The COVID-19 pandemic has sparked the biggest decline in car production in Europe on record, data published on Tuesday showed.
The European Automobile Manufacturers Association (ACAE) said new car registrations across the European Union fell by 23.7% in 2020, the biggest year-on-year decline since the organisation began collecting data. 3 million fewer cars rolled off lots last year when compared to 2019, with just 9.9m registrations last year across the 27 country bloc.
The ACAE blamed the COVID-19 pandemic, which disrupted car assembly lines and dented demand.
“Containment measures – including full-scale lockdowns and other restrictions throughout the year – had an unprecedented impact on car sales across the European Union,” ACAE said.
Spain suffered the biggest slump across the EU, with new car registrations falling by a third. Italy and France saw registrations fall by around a quarter.
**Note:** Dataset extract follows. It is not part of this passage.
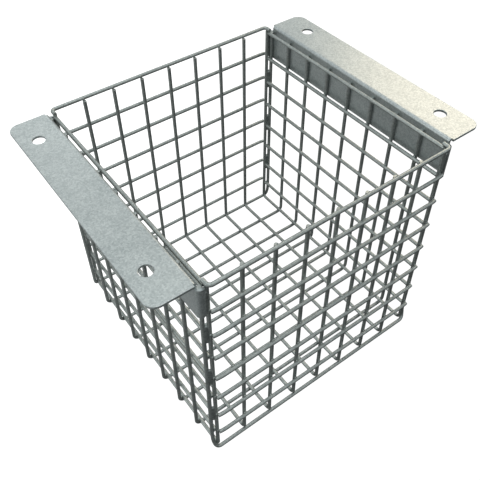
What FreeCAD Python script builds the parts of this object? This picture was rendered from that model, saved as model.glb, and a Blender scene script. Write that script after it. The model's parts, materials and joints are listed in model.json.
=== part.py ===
# Open-top welded wire mesh container with two folded angle mounting brackets.
# Frame: X across the brackets, Y along them (front is -Y), Z up, millimetres.
# Origin: under the middle of the floor, on the plane the floor wires stand on.
import FreeCAD
import Part
import Sketcher
import math
import os

OUT = "parts"
os.makedirs(OUT, exist_ok=True)

doc = FreeCAD.newDocument("wire_mesh_container")

# ---------------------------------------------------------------- dimensions
DIMENSIONS = [
    ("wire_dia", 3.0, "diameter of every wire"),
    ("pitch", 25.4, "spacing of the mesh, both ways"),
    ("cell_count", 8, "mesh cells along each side"),
    ("side_out", 3.5, "side wall wires stand this far outside the mesh lattice"),
    ("end_out", 0.5, "end wall wires stand this far outside the mesh lattice"),
    ("side_drop", 0.7, "height of side wall rail zero above the ground"),
    ("end_drop", 4.0, "height of end wall rail zero above the ground"),
    ("side_bend", 5.5, "centre line bend radius, side to side wires"),
    ("end_bend", 4.0, "centre line bend radius, front to back wires"),
    ("side_top", 203.8, "top of the side wall uprights"),
    ("end_top", 206.2, "top of the end wall uprights"),
    ("corner_top", 205.6, "top of the corner uprights of the end walls"),
    ("edge_in", 2.0, "corner upright of a side wall sits this far inside the lattice"),
    ("edge_low_out", 1.86, "front and back bottom wire, out from the lattice"),
    ("edge_low_rise", 4.0, "front and back bottom wire, centre height"),
    ("edge_turn", 5.6, "where the bottom wire starts to turn up, in from its upright"),
    ("edge_settle", 22.0, "height where the corner upright is straight again"),
    ("side_rail_half", 99.9, "half length of a side wall rail"),
    ("end_rail_half", 101.3, "half length of an end wall rail"),
    ("end_rail_flat", 94.0, "half length of the straight run of an end wall rail"),
    ("end_rail_curl", 46.0, "radius of the inward curl at the ends of an end wall rail"),
    ("hook_bend", 3.0, "centre line bend radius of the hooked ends of the top end wall rails"),
    ("hook_tip", 98.6, "where the hooked ends of the top end wall rails stop"),
    ("corner_in", 0.2, "first and last front to back wire, in from the lattice"),
    ("corner_lift", 5.2, "centre height of the first and last front to back wire"),
    ("corner_bend_in", 0.1, "corner upright of an end wall, in from the lattice"),
    ("sheet", 2.0, "bracket sheet thickness"),
    ("bracket_top", 209.0, "top of the bracket flange"),
    ("leg_low", 178.0, "bottom edge of the bracket leg"),
    ("flange_edge", 138.5, "outer edge of the bracket flange"),
    ("flange_half", 101.6, "half length of the bracket flange"),
    ("leg_half", 99.6, "half length of the flat part of the bracket leg"),
    ("fold_in", 0.4, "inside radius of the flange fold"),
    ("tab_fold", 1.6, "inside radius of the end tab fold"),
    ("tab_tip", 103.0, "free edge of the end tab"),
    ("tab_top", 204.0, "top edge of the end tab"),
    ("tab_round", 3.0, "radius of the lower free corner of the end tab"),
    ("edge_soft", 0.4, "rounding of the sheared edges of the flange and its holes"),
    ("flange_round", 8.0, "radius of the outer flange corners"),
    ("hole_dia", 9.5, "mounting hole"),
    ("hole_x", 125.0, "mounting hole from the middle, across"),
    ("hole_y", 75.0, "mounting hole from the middle, along"),
    ("bead_long", 19.0, "length of a corner weld bead"),
    ("bead_wide", 3.1, "half width of a corner weld bead"),
    ("bead_thick", 1.9, "half thickness of a corner weld bead"),
    ("bead_round", 1.1, "rounding of the bead ends"),
    ("seam_long", 20.0, "length of the seam between end tab and corner upright"),
    ("seam_rad", 1.3, "radius of that seam"),
]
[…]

Losses were uneven across 2020 and, unsurprisingly, the biggest fall in registration came in the teeth of the first wave of the COVID-19 pandemic. Registrations dropped by 76.3% across the EU in April last year, a month when most countries were in lockdown.
The car market has been recovering since its low point in the spring and ACEA said car sales were down just 3.3% in December. The headline figure masked contrasting fortunes in local markets — sales were down over 10% in France and Italy, but rose 9.9% in Germany.
Claus Vistesen, chief eurozone economist at Pantheon Macroeconomics, said December’s headline figure was slightly weaker than expected.
“This leaves a low base for a rebound this year, though the reality of sustained restrictions in Q1, and perhaps even into Q2 as well, suggests that the initial pace of the recovery will be slow,” he said.
Europe’s car industry represents 7% of EU GDP and employs almost 15m people both directly and indirectly, according to ACEA.